Além disto, há uma face dos dois anos da corregedora Calmon que passaram despercebidos à população. Não tiveram o merecido realce porque o que interessava era noticiar as discussões, as polêmicas, as frases fortes. Mas foram importantíssimos. Iniciativas dela e dos magistrados e servidores que a auxiliaram no período. Vejamos algumas.

a) Desmanche e retirada de aviões dos aeroportos, terminando com dezenas de anos de burocracia e inércia;

b) Projeto ‘Justiça para Todos’, através do qual muitos processos complexos, sem andamento ou tumultuados, foram julgados;

c) Regularização do pagamento dos débitos das Fazendas Públicas por precatórios em vários tribunais, rompendo com um sistema que mesclava corrupção ou incompetência na gestão administrativa;

d) Inspeção em vários tribunais, apontando formas de agilizar a prestação jurisdicional, além, evidentemente, de medidas disciplinares;

e) Mutirão no TRF da 3ª Região, com julgamento de 80.360 processos e alteração de formas de trabalho anacrônicas. Para ficarmos em apenas um exemplo, vários processos de usucapião aguardavam há cerca de 10 anos um despacho: “Vista ao MPF”. Ora, isto pode ser feito de ofício pelo setor de distribuição, mediante simples portaria da Presidência do tribunal. Hoje a situação do TRF-3 está bem melhor. Igual medida foi tomada no TRF da 1ª Região, também com bons resultados;

f) Elaboração de Manual de Apreensão de Bens, editado pela Infraero e colocado à disposição dos magistrados de todo o Brasil em CDs, tudo para minorar o grave problema de bens que apodrecem nos porões dos Fóruns Brasil afora.

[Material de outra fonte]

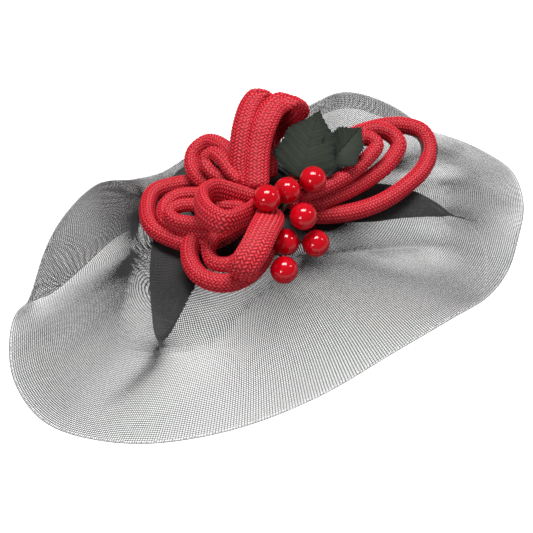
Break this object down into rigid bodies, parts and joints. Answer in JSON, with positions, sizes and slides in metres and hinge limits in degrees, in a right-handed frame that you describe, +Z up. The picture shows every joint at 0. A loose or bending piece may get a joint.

Em suma, no balanço de sua gestão, muito fez a ministra Eliana Calmon pelo Judiciário brasileiro, mesmo sendo certo que disto tenha resultado forte abalo no conceito da magistratura brasileira. Agora é olhar para a frente com otimismo e resgatar o Judiciário a boa fama que sempre gozou na sociedade brasileira. E neste particular com a vantagem do STF estar se conduzindo de forma exemplar na Ação Penal 470, passando à sociedade a imagem de respeito e independência que dele se espera.